Date of Project

11-30-2022

Document Type

Honors Thesis

School Name

College of Arts and Sciences

Department

Physics

Major Advisor

Dr. Muhammad Saleem

Second Advisor

Dr. Jen Miller

Abstract

Cathodoluminescence (CL) microscopy can be used to characterize the quantum optical behaviors of two-dimensional nanostructures. To investigate this behavior, we mounted flakes of tungsten disulfide (WS2), molybdenum disulfide (MoS2), and tungsten-sulfide-selenide Janus structures (WSSe) on a SiO2 substrate and analyzed these samples under both high vacuum and low H2O vacuum conditions using a scanning electron microscope.
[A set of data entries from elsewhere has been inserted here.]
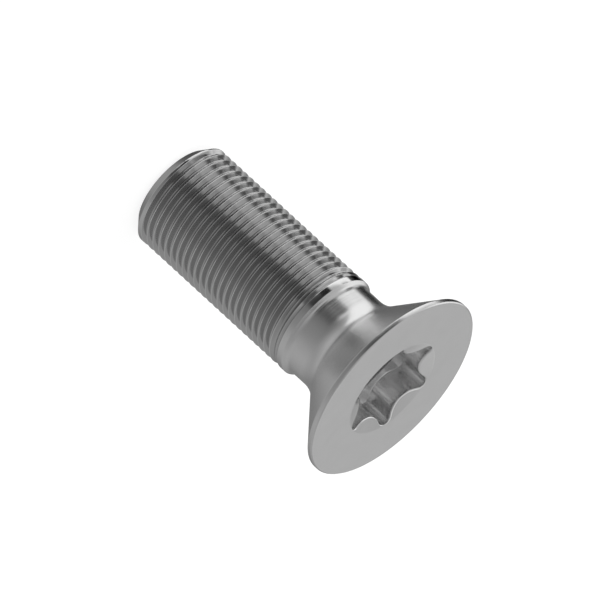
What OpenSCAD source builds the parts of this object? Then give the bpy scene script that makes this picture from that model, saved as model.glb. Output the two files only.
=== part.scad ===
// Countersunk screw with a six-lobe drive socket, a waisted neck and a fine right-hand thread.
// It stands on the flat end of its tip, on the floor at z = 0, with its head up and its axis on Z.
// One lobe of the socket points along +X. Sizes are in millimetres.

/* [Head] */
// Diameter of the flat head face
head_d = 25.6; // [20:0.1:30]
// Height of the straight land round the head
land_h = 0.65; // [0.3:0.05:1.5]
// Included angle of the cone under the head
cone_angle = 90; // [80:1:100]
// Radius on the two edges of the land
land_edge_r = 0.1; // [0.05:0.01:0.15]

/* [Neck] */
// Diameter of the neck between the head and the shoulder
neck_d = 13; // [11:0.1:13.2]
// Radius of the hollow where the cone runs into the neck
neck_fillet_r = 3.9; // [1:0.1:5]

/* [Thread] */
// Outside diameter of the thread
thread_d = 14; // [13.8:0.1:16]
// Distance from the tip to the head face
screw_l = 37.3; // [35:0.1:60]
// Length of the thread, from the tip
thread_l = 25; // [12:0.5:25]
// Height of the chamfer that leads the tip into its hole
tip_chamfer = 1.2; // [0.5:0.1:2]

/* [Shoulder] */
// Length of the plain collar between the thread and the shoulder
collar_l = 0.87; // [0.5:0.01:1.2]
// Slope of the shoulder, from the axis
shoulder_angle = 45; // [40:1:70]
// Radius of the hollow at the foot of the shoulder
shoulder_fillet_r = 1; // [0.2:0.1:1]

/* [Socket] */
// Distance across opposite lobes of the socket
socket_tip_d = 13.3; // [11:0.05:13.3]
// Distance across opposite flutes of the socket
socket_flute_d = 9.37; // [8:0.01:9.6]
// Radius of each lobe
lobe_r = 0.91; // [0.8:0.01:1]
// Depth of the socket at the tips of its lobes, from the head face
socket_depth = 3.9; // [2:0.1:5]
// Slope of the socket's floor, down to its middle
floor_slope = 5; // [1:1:15]
// Width of the shallow countersink at the mouth of the socket
mouth_d = 13.4; // [13.35:0.05:15]
// Slope of that countersink
mouth_slope = 15; // [5:1:30]

/* [Hidden] */
$fn = 96;
// How far a cutting shape stands out of what it cuts
over = 1;
// How far each flute laps over the lobes beside it, so that their walls cross cleanly
flute_lap = 0.002;
lobes = 6;
lobe_step = 360 / lobes;

head_r = head_d / 2;
neck_r = neck_d / 2;
thread_r = thread_d / 2;
cone_half = cone_angle / 2;
land_z = screw_l - land_h;
neck_top_z = land_z - (head_r - neck_r) / tan(cone_half);
collar_top_z = thread_l + collar_l;
neck_foot_z = collar_top_z + (thread_r - neck_r) / tan(shoulder_angle);

// The circles of the socket: each lobe touches the two flutes beside it
lobe_centre = socket_tip_d / 2 - lobe_r;
flute_inner = socket_flute_d / 2;
lobe_reach = lobe_centre * cos(lobe_step / 2);
flute_r = (lobe_r ^ 2 - lobe_centre ^ 2 - flute_inner ^ 2 + 2 * lobe_reach * flute_inner)
        / (2 * (flute_inner - lobe_reach - lobe_r));
flute_centre = flute_inner + flute_r;

// Unit vector at an angle
function dir(a) = [cos(a), sin(a)];

// Where a lobe touches the flute beside it: side is 1 or -1
function touch(i, side) =
    let (lobe = lobe_centre * dir(i * lobe_step))
    let (flute = flute_centre * dir((i + side / 2) * lobe_step))
    lobe + (flute - lobe) * lobe_r / (lobe_r + flute_r);

// The web between a corner and the arc of radius r that rounds it. The corner's edges leave it at
// angles a and b, and the web is added in a hollow corner or taken from an outer one.
module corner_web(corner, a, b, r) {
    half = (b - a) / 2;
    run = r / tan(half);
    centre = corner + dir((a + b) / 2) * r / sin(half);
    difference() {
        polygon([corner, corner + run * dir(a), centre, corner + run * dir(b)]);
        translate(centre) circle(r = r);
    }
}

// Half section of the screw: x is the radius, and y the height above the tip
module half_section() {
    difference() {
        union() {
            polygon([
                [0, 0],
                [thread_r - tip_chamfer, 0],
                [thread_r, tip_chamfer],
                [thread_r, collar_top_z],
                [neck_r, neck_foot_z],
                [neck_r, neck_top_z],
                [head_r, land_z],
                [head_r, screw_l],
                [0, screw_l]
            ]);
            corner_web([neck_r, neck_foot_z], shoulder_angle - 90, 90, shoulder_fillet_r);
            corner_web([neck_r, neck_top_z], -90, 90 - cone_half, neck_fillet_r);
        }
        corner_web([head_r, land_z], 90, 270 - cone_half, land_edge_r);
        corner_web([head_r, screw_l], 180, 270, land_edge_r);
    }
}

// Outline of the six-lobe socket
module star() {
    difference() {
        union() {
            polygon([for (i = [0 : lobes - 1]) for (side = [-1, 1]) touch(i, side)]);
            for (i = [0 : lobes - 1]) {
                translate(lobe_centre * dir(i * lobe_step)) circle(r = lobe_r);
            }
        }
        for (i = [0 : lobes - 1]) {
            translate(flute_centre * dir((i + 0.5) * lobe_step)) circle(r = flute_r + flute_lap);
        }
    }
}

// The space that the driver fills, below the head face at z = 0, with the countersink at its mouth
module socket() {
    floor_z = -socket_depth - socket_tip_d / 2 * tan(floor_slope);
    mouth_r = mouth_d / 2;
    intersection() {
        translate([0, 0, floor_z - over]) linear_extrude(height = 2 * over - floor_z) star();
        rotate_extrude() polygon([
            [0, floor_z],
            [head_r, floor_z + head_r * tan(floor_slope)],
            [head_r, over],
            [0, over]
        ]);
    }
    rotate_extrude() polygon([
        [0, -mouth_r * tan(mouth_slope)],
        [mouth_r + over / tan(mouth_slope), over],
        [0, over]
    ]);
}

module screw() {
    color("silver") difference() {
        rotate_extrude() half_section();
        translate([0, 0, screw_l]) socket();
    }
}

screw();
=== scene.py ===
"""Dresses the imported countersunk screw: its real thread, its rounded edges and its satin steel finish."""
import logging
import math
from dataclasses import dataclass, field
from enum import Enum

import bmesh
import bpy
import numpy as np
from mathutils import Matrix, Vector


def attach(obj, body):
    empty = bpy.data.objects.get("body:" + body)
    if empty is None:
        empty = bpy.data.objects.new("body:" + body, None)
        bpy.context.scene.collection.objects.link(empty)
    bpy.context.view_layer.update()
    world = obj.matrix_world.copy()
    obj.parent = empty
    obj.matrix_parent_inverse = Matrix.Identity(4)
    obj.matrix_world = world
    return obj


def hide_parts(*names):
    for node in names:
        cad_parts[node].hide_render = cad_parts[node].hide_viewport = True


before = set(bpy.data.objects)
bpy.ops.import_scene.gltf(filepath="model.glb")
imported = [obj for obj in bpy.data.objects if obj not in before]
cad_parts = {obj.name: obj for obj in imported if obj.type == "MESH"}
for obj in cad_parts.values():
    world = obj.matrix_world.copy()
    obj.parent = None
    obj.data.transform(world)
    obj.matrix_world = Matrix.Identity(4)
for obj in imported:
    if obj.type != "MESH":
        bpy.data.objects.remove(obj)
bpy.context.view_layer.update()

log = logging.getLogger("screw")

MM = 0.001
NODE = "screw"
BODY = "root"

# Height of the head's face above the tip, and radius of the collar, in millimetres
SCREW_LENGTH = 37.3
COLLAR_RADIUS = 7.0

# Points round the screw, a multiple of six so that every lobe of the socket is alike
AROUND = 144
# Points that lie closer together than this are one point of the mesh, in metres
WELD = 1e-7
# Rows of points whose heights differ by less than this are at one height, in millimetres
SAME_HEIGHT = 1e-6
# Edges that bend more than this stay sharp, in radians
SHARP_ANGLE = math.radians(38)
# Value round which a noise goes up and down
NOISE_MIDDLE = 0.5


class Making(Enum):
    """How a stretch of the surface was made. The value is its place among the mesh's materials."""

    TURNED = 0
    BURNISHED = 1
    ROLLED = 2
    FORGED = 3
    COINED = 4


def angles_round(extra: int = 0) -> np.ndarray:
    """Angles of the points round the axis, in radians, with extra ones past the full turn."""
    return np.arange(AROUND + extra) * math.tau / AROUND


def touch_height(radius: float, bevel: float = 45.0) -> float:
    """How far up or down from a corner its round touches a bevel, which is given in degrees."""
    return radius * math.tan(math.radians(bevel / 2)) * math.sin(math.radians(bevel))


def at(radius: np.ndarray, angle: np.ndarray, height: np.ndarray) -> np.ndarray:
    """Points from their radius, angle and height.

    Args:
        radius: Distance from the axis, in millimetres.
        angle: Angle round the axis from +X, in radians.
        height: Height above the tip, in millimetres.

    Returns:
        An array whose last axis holds X, Y and Z.
    """
    radius, angle, height = np.broadcast_arrays(radius, angle, height)
    return np.stack([radius * np.cos(angle), radius * np.sin(angle), height], axis=-1)


@dataclass
class Outline:
    """A line drawn point by point in the half plane of radius and height, in millimetres."""

    points: list[tuple[float, float]] = field(default_factory=list)

    def to(self, radius: float, height: float, hold: float = 0.0) -> "Outline":
        """Draws a straight line to a point.

        Args:
            radius: Radius of the point.
            height: Height of the point.
            hold: How far from each end an extra point keeps the line's shading straight.

        Returns:
            The outline itself.
        """
        if hold and self.points:
            start, end = np.array(self.points[-1]), np.array((radius, height))
            length = float(np.linalg.norm(end - start))
            for share in (hold / length, 1 - hold / length):
                self.points.append(tuple(start + (end - start) * share))
        self.points.append((radius, height))
        return self

    def rounded(
        self, corner: tuple[float, float], before: float, after: float, radius: float, steps: int
    ) -> "Outline":
        """Rounds a corner with an arc that touches both of its edges.

        Args:
            corner: The sharp corner.
            before: Direction of the edge that leads back from the corner, in degrees from outward.
            after: Direction of the edge that leads on from it, in degrees.
            radius: Radius of the arc.
            steps: Number of straight pieces that it is made of.

        Returns:
            The outline itself.
        """
        turn = (after - before + 180) % 360 - 180
        middle = math.radians(before + turn / 2)
        reach = radius / math.sin(math.radians(abs(turn) / 2))
        side = math.copysign(90, turn)
        for angle in np.radians(np.linspace(before - side, before + turn - 3 * side, steps + 1)):
            self.points.append((
                corner[0] + reach * math.cos(middle) + radius * math.cos(angle),
                corner[1] + reach * math.sin(middle) + radius * math.sin(angle),
            ))
        return self

    def revolve(self) -> np.ndarray:
        """Turns the outline round the axis.

        Returns:
            Points in rows from the outline's start to its end, with one column for each angle.
        """
        line = np.array(self.points)
        return at(line[:, :1], angles_round()[None, :], line[:, 1:])


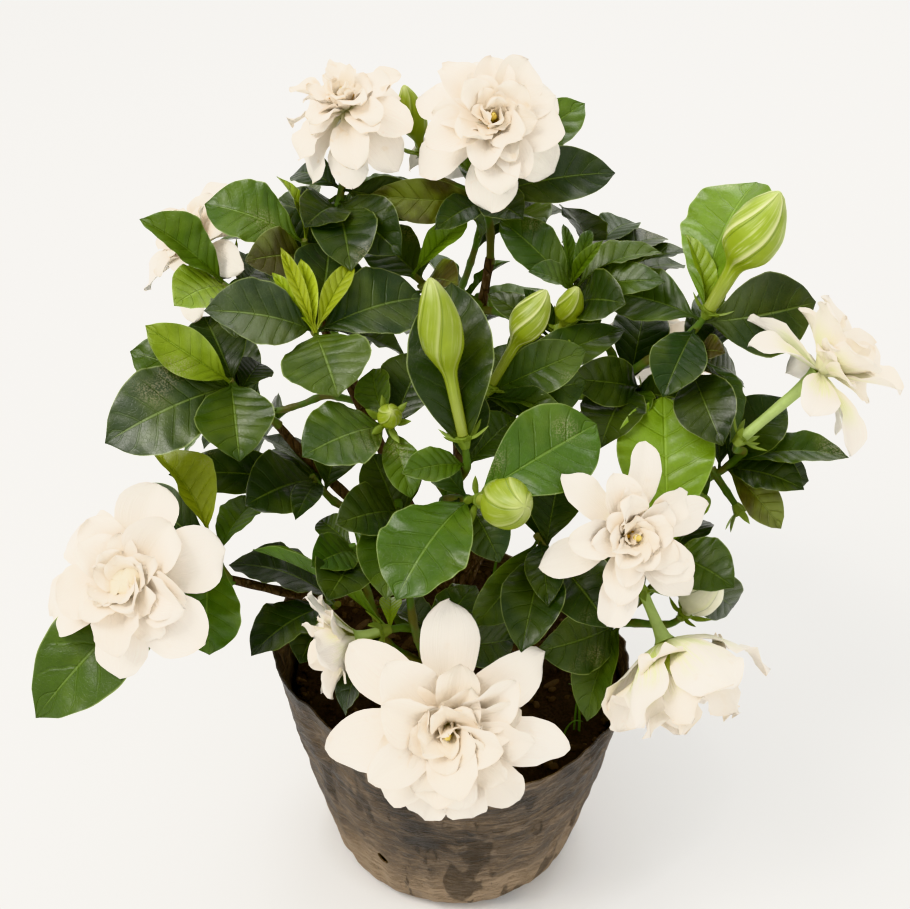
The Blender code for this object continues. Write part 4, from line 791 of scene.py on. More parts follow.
    def hidden_leaf(
        self, shoot: Shoot, index: int, down: float, length: float, slim: float, outward: Vector
    ) -> None:
        """Places a leaf that the picture doesn't show: by the golden angle round its stem.

        Args:
            shoot: the leaf's shoot.
            index: its number among these leaves of the shoot.
            down: how far below the head it grows, in millimetres.
            length: its length in millimetres.
            slim: its width as a share of its length.
            outward: the direction away from the middle of the bush.
        """
        turns = shoot.turns[index]
        base, along = self.below_head(shoot.name, down * MM)
        side = along.orthogonal().normalized()
        around = turned((side, along.cross(side)), math.radians(GOLDEN_ANGLE * index + 51.0 * turns))
        way = (around * 0.85 + along * 0.35 + outward * 0.4 + UP * 0.10).normalized()
        face = UP + outward * 0.3 + along * 0.2
        face = face - way * face.dot(way)
        reach = length * (1.0 - 0.025 * turns) * MM
        shape = LeafShape(base, base + way * reach, face.normalized(), reach * slim, 0.10, 14)
        tone = self.hidden_tones[(index + len(shoot.name)) % len(self.hidden_tones)]
        self.growth("shoot_" + shoot.name).leaves.append((shape, tone))

    def grow(self) -> None:
        """Places everything: blooms, buds, stems, and then leaves, the greatest first."""
        for bloom in BLOOMS:
            axis = Vector(bloom.axis).normalized()
            shape = BloomShape(given(bloom.centre, bloom.back), axis, bloom.span * MM, bloom.tube * MM)
            self.open_bloom(bloom.shoot, shape, bloom.rings, bloom.turn)
        for bud in BUDS:
            base = given(bud.base, bud.back)
            way = (reached(base, bud.tip, bud.length * MM) - base).normalized()
            shape = BudShape(base, way, bud.length * MM, bud.radius * MM, bud.neck)
            self.growth("bud_" + bud.shoot).bud = shape
        heads = [given(shoot.head, shoot.back) for shoot in SHOOTS]
        for shoot, head in zip(SHOOTS, heads):
            self.grow_shoot(shoot, head)
        order = [(leaf.width * leaf.length, shoot.name, leaf) for shoot in SHOOTS for leaf in shoot.leaves]
        for _, name, leaf in sorted(order, key=lambda entry: -entry[0]):
            self.pictured_leaf(name, leaf)
        for shoot, head in zip(SHOOTS, heads):
            if not shoot.leaves:
                outward = Vector((head.x, head.y, 0)).normalized()
                for i, length in enumerate(self.hidden_lengths):
                    length *= self.random.uniform(0.9, 1.1)
                    self.hidden_leaf(shoot, i, 1 + 5.0 * i, length, 0.52, outward)
        for shoot in SHOOTS:
            if shoot.leaves and shoot.turns:
                length = 44 * self.random.uniform(0.85, 1.1)
                self.hidden_leaf(shoot, 0, 12, length, 0.5, Vector((0.0, 1.0, 0.1)))


class Wire:
    """A socket of a finish. Arithmetic on it adds the nodes that work it out."""

    def __init__(self, paint: Paint, socket: bpy.types.NodeSocket) -> None:
        """Wraps a socket of a paint's node tree."""
        self.paint = paint
        self.socket = socket

    def _math(self, operation: str, *values: Wire | float) -> Wire:
        """Adds a Math node with an operation on some values."""
        return self.paint.node("ShaderNodeMath", {"operation": operation}, dict(enumerate(values)))

    def __add__(self, other: Wire | float) -> Wire:
        """The sum of two numbers."""
        return self._math("ADD", self, other)

    __radd__ = __add__

    def __sub__(self, other: Wire | float) -> Wire:
        """The difference of two numbers."""
        return self._math("SUBTRACT", self, other)

    def __rsub__(self, other: float) -> Wire:
        """A plain number less this one."""
        return self._math("SUBTRACT", other, self)

    def __mul__(self, other: Wire | float) -> Wire:
        """The product of two numbers."""
        return self._math("MULTIPLY", self, other)

    __rmul__ = __mul__

    def __abs__(self) -> Wire:
        """The number without its sign."""
        return self._math("ABSOLUTE", self)

    def fraction(self) -> Wire:
        """What is left of the number above its whole part."""
        return self._math("FRACT", self)

    def rises(self, low: float, high: float) -> Wire:
        """A mask that rises smoothly from 0 to 1, or falls where high is the lower.

        Args:
            low: where the mask is 0.
            high: where the mask is 1.

        Returns:
            The mask.
        """
        if low > high:
            return 1 - self.rises(high, low)
        settings = {"interpolation_type": "SMOOTHSTEP"}
        return self.paint.node("ShaderNodeMapRange", settings, {0: self, 1: low, 2: high, 3: 0.0, 4: 1.0})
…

We then captured CL and secondary-electron images of the samples at multiple electron-beam energies and currents (5 keV to 30 keV, and 0.5 nA to 5 nA, respectively). We used a range of beam currents and energies to maximize image resolution while minimizing beam-induced sample damage. The images we secured were subjected to nonnegative matrix factorization and principal component analysis processing to identify and isolate areas of unique quantum optical behavior across various wavelengths. Artifacts in the CL images exposed flaws in this analysis methodology which prevented proper quantization of this behavior. Nevertheless, preliminary raw data showed evidence of non-uniform CL emission across flakes of WSSe and WS2.